In a software world, the activities of QA may revolve around:
- Audits of the code (the developers said this code is following the coding standards of the company, lets look at it)
- Verifying that the process to build the code has the necessary steps and checks in it (“This project has not allocated any time to code reviews – that needs to be corrected”)
- The tools for tracking (“Excel spreadsheets are not a bug tracking mechanism – they do not meet the minimum acceptable requirements for a bug tracking system”)
- Checking the schedule (“The last three projects had one week of debugging for every 2 ksloc – this project is estimated at 10 ksloc but only one week of testing is allocated”)
- Looking at the requirements and deliverables (“The requirements mandate feature XYZ but there are no tests that address this functionality”)
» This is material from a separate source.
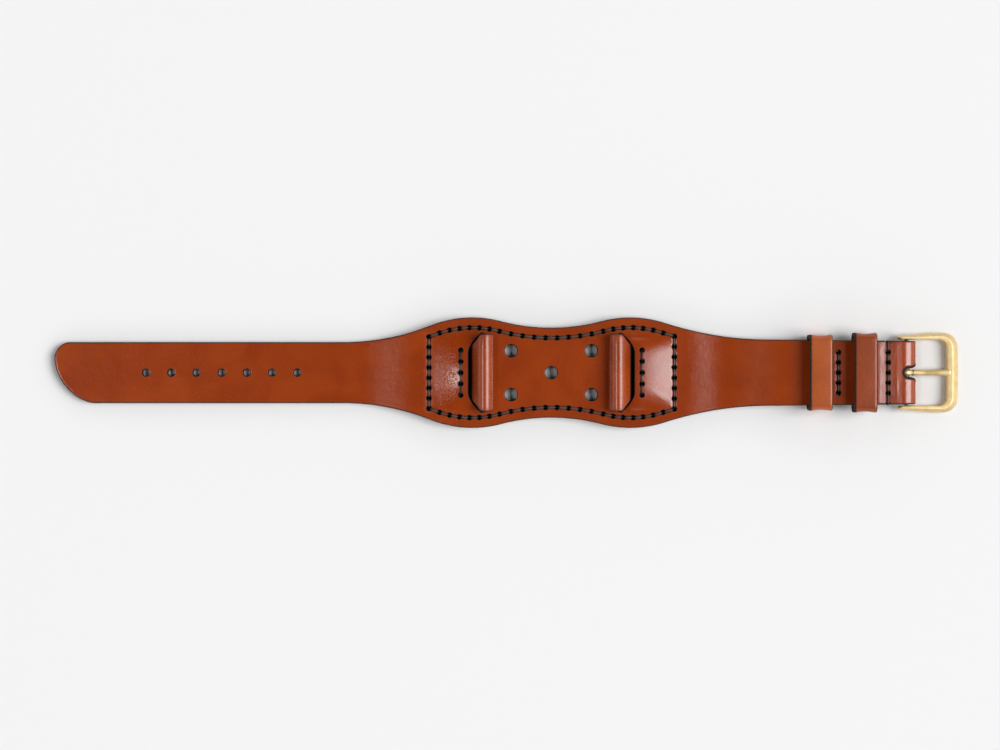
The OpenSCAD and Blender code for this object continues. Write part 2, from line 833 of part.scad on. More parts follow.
// Inner and outer points and half-thickness from one arm's end to the middle of the front bar
function frame_half() =
    let (
        wi = buckle_inner_w / 2,
        ri = corner_r - 1.6,
        xi = buckle_reach - front_bar_w,
        mid = wi + arm_end_w / 2
    )
    concat(
        [for (s = [[0.15, 0.3], [0.6, 0.75]])
            [[-arm_back * (1 - 0.28 * s[0]), mid - s[1] * arm_end_w / 2],
             [-arm_back * (1 - 0.28 * s[0]), mid + s[1] * arm_end_w / 2], s[1] * arm_t / 2]],
        [for (x = span(-arm_back * 0.62, xi - ri, 7))
            [[x, wi], [x, arm_out(x)], arm_t / 2]],
        [for (t = [15:15:90])
            [[xi - ri + ri * sin(t), wi - ri + ri * cos(t)],
             [buckle_reach - corner_r + corner_r * sin(t),
              buckle_outer_w / 2 - corner_r + corner_r * cos(t)],
             arm_t / 2 + (front_bar_t - arm_t) / 2 * t / 90]],
        [for (y = [0.7, 0.35])
            [[xi, y * (wi - ri)], [buckle_reach + 0.12 * (1 - y), y * (wi - ri)],
             front_bar_t / 2]]
    );

module frame_body() {
    half = frame_half();
    xi = buckle_reach - front_bar_w;
    whole = concat(half, [[[xi, 0], [buckle_reach + 0.12, 0], front_bar_t / 2]],
        [for (s = reversed(half)) [[s[0].x, -s[0].y], [s[1].x, -s[1].y], s[2]]]);
    tube_skin([for (s = whole) metal_ring(s[0], s[1], s[2], 14)]);
}

module buckle_frame() {
    color(brass)
        translate([bar_x, 0, bar_z])
            rotate([0, frame_tilt, 0])
                difference() {
                    frame_body();
                    for (s = [0, 1])
                        mirror([0, s, 0])
                            rod_y(0, 0, tip_hole_r, 4, buckle_inner_w / 2 + tip_hole_depth - 2);
                }
}

// Middle line of the tongue: level at its eye, rising to lie on the front bar
function tongue_mid(x) =
    let (rest = front_bar_t / 2 * cos(frame_tilt) + seat + tongue_t / 2
            - (buckle_reach - front_bar_w / 2) * sin(frame_tilt))
    rest * smooth((x - tongue_eye_r) / (tongue_reach - 3 - tongue_eye_r));

module buckle_tongue() {
    start = tongue_eye_r - 0.4;
    xs = concat(span(start, tongue_reach - 0.9, 11),
                [for (t = [30:30:60]) tongue_reach - 0.9 + 0.9 * sin(t)], [tongue_reach]);
    color(brass)
        translate([bar_x, 0, bar_z])
            difference() {
                union() {
                    rod_y(0, 0, tongue_eye_r, tongue_w);
                    tube_skin([for (x = xs)
                        let (
                            e = max(0, (x - tongue_reach + 0.9) / 0.9),
                            f = sqrt(max(0.05, 1 - e * e))
                        )
                        [for (p = metal_ring([0, -tongue_w / 2 * f], [0, tongue_w / 2 * f],
                                             tongue_t / 2 * f, 10))
                            [x, p.y, tongue_mid(x) + p.z]]]);
                }
                rod_y(0, 0, bar_hole_r, tongue_w + 2);
            }
}

// Spring bar

module spring_bar_tube() {
    color(steel)
        difference() {
            rod_y(bar_x, bar_z, bar_d / 2, 2 * tube_half);
            rod_y(bar_x, bar_z, head_r + 0.06, 2 * (tube_half - lip));
            rod_y(bar_x, bar_z, tip_hole_r, 2 * tube_half + 2);
        }
}

// One sprung tip: the head inside the tube and the neck that sits in the buckle's arm
module spring_bar_tip(side) {
    color(steel) {
        rod_y(bar_x, bar_z, head_r, head_len, side * (head_end - head_len / 2));
        rod_y(bar_x, bar_z, bar_tip_d / 2, tip_end - head_end + 0.4,
              side * (tip_end + head_end - 0.4) / 2);
    }
}

module spring_bar_tip_upper() {
    spring_bar_tip(1);
}

module spring_bar_tip_lower() {
    spring_bar_tip(-1);
}

// Middle line of the spring's wire, eight points to a turn
spring_steps = 8;
spring_points = [for (i = [0:spring_turns * spring_steps])
    let (t = i * 360 / spring_steps)
    [bar_x + spring_r * cos(t),
     (spring_half - wire_d / 2) * (2 * i / (spring_turns * spring_steps) - 1),
     bar_z + spring_r * sin(t)]];
spring_gap = min([for (i = [0:len(spring_points) - 1 - spring_steps])
    norm(spring_points[i + spring_steps] - spring_points[i])]) - wire_d;

module spring_bar_spring() {
    echo(str("least gap between turns of the spring: ", spring_gap));
    last = len(spring_points) - 1;
    color(steel)
        tube_skin([for (i = [0:last])
            let (
                p = spring_points[i],
                t = unit(spring_points[min(i + 1, last)] - spring_points[max(i - 1, 0)]),
                out = unit([p.x - bar_x, 0, p.z - bar_z]),
                u = unit(cross(t, out)),
                w = cross(u, t)
            )
            [for (j = [0:5]) p + wire_d / 2 * (cos(60 * j) * w + sin(60 * j) * u)]]);
}

main_strap();
pad_lining();
left_lug_loop();
right_lug_loop();
free_keeper();
fixed_keeper();
pad_stitching();
left_loop_stitching();
right_loop_stitching();
keeper_stitching();
buckle_stitching();
buckle_frame();
buckle_tongue();
spring_bar_tube();
spring_bar_tip_upper();
spring_bar_tip_lower();
spring_bar_spring();
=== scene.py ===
"""Looks of a leather watch strap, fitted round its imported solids.

Lengths inside the shape functions are millimetres in the row frame; meshes are written in metres.
"""

import bpy
import numpy as np
from mathutils.geometry import delaunay_2d_cdt
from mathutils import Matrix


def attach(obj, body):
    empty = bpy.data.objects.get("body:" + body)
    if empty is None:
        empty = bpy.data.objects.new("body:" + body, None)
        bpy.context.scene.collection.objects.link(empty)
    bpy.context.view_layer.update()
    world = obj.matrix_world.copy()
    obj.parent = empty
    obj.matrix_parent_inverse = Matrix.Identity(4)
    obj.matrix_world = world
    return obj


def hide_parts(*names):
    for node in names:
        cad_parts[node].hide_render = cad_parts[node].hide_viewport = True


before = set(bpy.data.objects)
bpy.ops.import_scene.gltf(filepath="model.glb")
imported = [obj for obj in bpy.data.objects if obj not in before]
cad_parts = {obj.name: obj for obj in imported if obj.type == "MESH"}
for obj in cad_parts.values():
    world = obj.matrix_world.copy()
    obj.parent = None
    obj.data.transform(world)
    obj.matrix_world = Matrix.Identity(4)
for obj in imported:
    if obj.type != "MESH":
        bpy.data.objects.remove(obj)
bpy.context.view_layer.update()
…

- In areas where there are defined standards (aircraft, life support, critical infrastructure, etc…), making certain that all of the standards and processes associated from those realms are followed.
QA will also be likely doing things such as ISO standards and mention such words as “Six Sigma.”
In theory, the interaction between developers and QA is rare as QAs activities tend to be at a higher level in the management chain.
2
I am not going to use any fancy definitions as they will confuse you.
Typically Quality control is a sub set of Quality Assurance.
For a quick and dirty example you will be using term VERIFICATION when you will be checking your Functional specs for correctness thus
“Are we building the product right?”
Once your product is passed to dedicated Testing teams then validation comes into picture indication of
“Are we building the right product?”
Quality Assurance is a vast process which consist of fulfilling many processes such as Audits, Code Reviews etc and ensuring conformance to standards such as CMMI or ISO.
A quality assurance department helps a development organization to release their software in a timely manner with as few defects as possible. Developing and releasing software is a series of trade-offs. QA can help a company decide which defects or user experience problems are acceptable at a certain time.
Some common QA goals are:
- ensure that the software continues to work as it should (minimize regressions)
- new features are usable and work correctly
- help identify problem areas and make recommendations on how to fix them
- use the system
As much as we hate to admit it, a QA department is often the first real users of a system. Because of this, they can help identify “customer” pain points that developers and even designers fail to see so they can be fixed.